飯になるまで水加減

2017年4月12日|

 「青田から飯になるまで 水加減」ということわざが宮崎にはあるそうです。「宮崎県のことわざ・格言」(宮崎県農業改良普及協会編、鉱脈社)によると、「米は、青田で生育する段階から、収穫がすんで飯にたく時にいたるまで、水の量の多い少ない、適不適が収量や味を左右する」とのことです。

 写真は東諸県郡国富町内で撮った一枚。超早場米の産地、宮崎県。すでに水田には苗が植えられ、風に揺れていました。そして田んぼに張られた水は宮崎の澄んだ青空を映し、見渡す限り青の世界が広がっていました。
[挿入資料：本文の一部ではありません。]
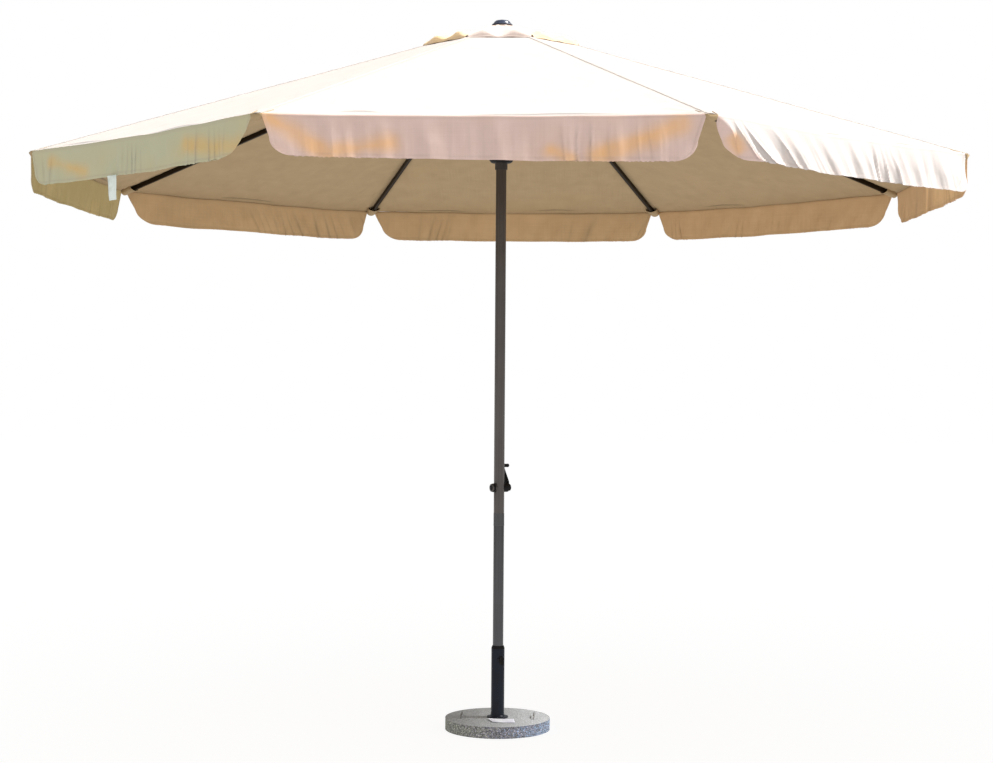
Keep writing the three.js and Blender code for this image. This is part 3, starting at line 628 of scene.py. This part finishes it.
def panel_surface(k, s, t):
    """Underside of a panel, facing +X. s runs across from -1 to 1, t down the slope from 0 to 1."""
    hem = RIM_X - RIM_SCOOP * (1 - s ** 2)
    x = VENT_X + (hem - VENT_X) * t
    half = x * math.tan(HALF) - SEAM_GAP
    y = s * half
    z = plane_z(x)
    edge = half * (1 - abs(s))
    sag = RIM_SAG * (1 - s ** 2) * t ** 1.5
    ripple = 0.0018 * bumps(x, y, k + 1, 4.5) + 0.0006 * bumps(x, y, k + 31, 22)
    # Puckers along the seams, and folds that fan out from the corners where the ribs pull.
    pucker = 0.0008 * np.sin(2 * math.pi * x / 0.047 + 3 * bumps(x, y, k + 11, 9)) * np.exp(-edge / 0.03)
    corner = np.hypot(RIM_X - x, edge)
    bearing = np.arctan2(edge, RIM_X - x + 1e-6)
    pull = 0.0026 * np.sin(11 * bearing + k) * np.exp(-corner / 0.22) * np.clip(edge / 0.05, 0, 1)
    z = z - sag + (ripple + pull) * np.clip(edge / 0.02, 0, 1) + pucker * np.clip(edge / 0.008, 0, 1)
    tuck = rim_tuck(k, y, (RIM_X - x) / math.cos(PANEL_ANGLE))
    z = z + rim_wave(k, y) * t ** 14 + 0.004 * tuck * np.clip(edge / 0.03, 0, 1)
    return np.stack([x, y, z], axis=-1), edge


def canopy_panel(k):
    """A canopy side from the vent to the rim, with finer rows where the rim's tucks are."""
    rows = np.concatenate([np.linspace(0, 0.95, 80, endpoint=False), np.linspace(0.95, 1, 30)])
    s, t = np.meshgrid(eased(61), rows)
    low, edge = panel_surface(k, s, t)
    top = offset(low, FABRIC_T)
    down = low[..., 0] / math.cos(PANEL_ANGLE)
    uv = (low[..., 1], down)
    hem = (RIM_X - low[..., 0]) / math.cos(PANEL_ANGLE)
    beside_tape, hem_seam = 0.022, 0.014
    nearest = np.minimum(abs(edge - beside_tape), abs(hem - hem_seam))
    sewing = (np.where(hem < 0.02, low[..., 1], down), nearest, 0.0)
    azimuth = panel_azimuth(k)
    # The rim's tucks get painted shade along them.
    piece = cloth_sheet(f"canopy_{k + 1}", turned(top, azimuth), turned(low, azimuth), sewing, uv,
                        [TOP, UNDER], painted_shade=rim_tuck(k, low[..., 1], hem))
    fold_with(piece, f"panel_{k + 1}")
    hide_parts(f"panel_{k + 1}")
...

 都会の人に見せてあげたくなるような美しい田園風景を見ていると、田んぼは単に米を生産するという役割だけでなく、自然や環境を保全したり、稲作を通じて地域社会を形成したり、食文化をはじめとする様々な文化や芸能を生み出したりといった多面的な役割を果たしてきたのだと感じずにはいられません。そしてそれらは先人達が力を合わせて取り組む中で生まれ、伝えられてきたものであり、老健施設の利用者にも、その役割を担ってこられた方々が多くおられると思うと敬服の念に堪えません。

 今年の豊作を皆で祈るとともに、冒頭に述べたような稲作や日々の生活から生まれたことわざや言い伝えを利用者の皆様に教わり、それをまた後世に伝えていきたいと、この景色を見ながら思った次第です。